Of importance to the Organic and Biological Electrochemistry Division (OBE) are reactions of organic molecules at electrodes (directly) or with electrogenerated redox species (indirectly); the role of salvation; specific adsorption on electrodes; follow-up reactions of reactive species; further electron transfer events; and isolation and characterization of products.
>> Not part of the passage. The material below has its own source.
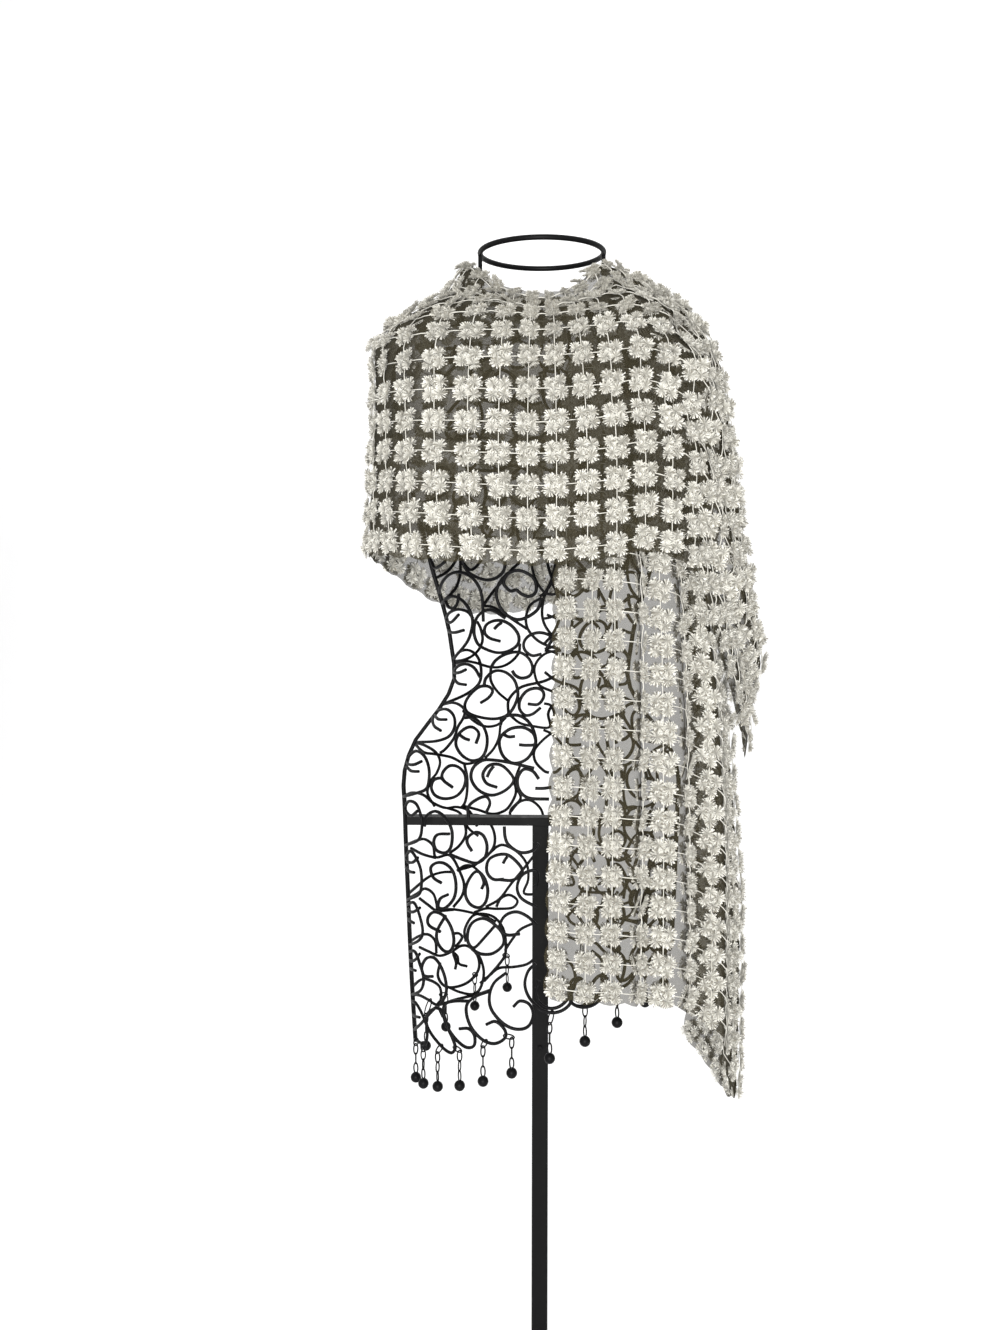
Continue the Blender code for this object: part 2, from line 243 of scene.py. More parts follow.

Polarography, cyclic voltammetry, and other electroanalytical methods, taken together with spectroscopic evidence and product characterization, often help describe highly complex mechanisms.

Scientists on the biological side of the Division pursue fundamental and applied studies of active ion transport by biological membranes; interactions of electromagnetic fields with cell metabolism; in vivo electroanalytical probes of electrical and chemical events; and the use of direct electrochemical methods to study electron transfer processes in nitrogen fixation, photosynthesis, and respiration.

New opportunities for organic and biological electrochemistry with broad implications are constantly on the horizon: discovery of novel synthetic routes to molecules; chiral electrosynthesis for safer, more effective drugs; electrochemical modification of fullerenes to produce antiviral and other drugs; synthesis of conductive polymers for batteries and electronic devices; ion-specific polymers for capturing toxic metals from effluents; destruction of organic pollutants; separation, recovery, and recycle of valuable organic compounds from solution; chemically tailored electrode surfaces; electrochemically driven enzymatic syntheses; and fundamental studies of life processes. Supporting all of these efforts is a continuing commitment worldwide by hundreds of dedicated academic and industrial electrochemists fascinated by the myriad of new and unusual organic and biological electrochemical processes coming to light.

The Tanaguchi Foundation must have had access to a crystal ball when, in 1980, they invited Manuel Baizer and four European electro-organic chemists to one of the first Japanese international meetings on the subject. The individuals pictured in the front row consisted of Manuel Baizer with all future Baizer Award winners to date (Left to right: S. Torii, H Shafer, M. Baizer, H. Lund, J. Utley, J. Simonet, T. Shono).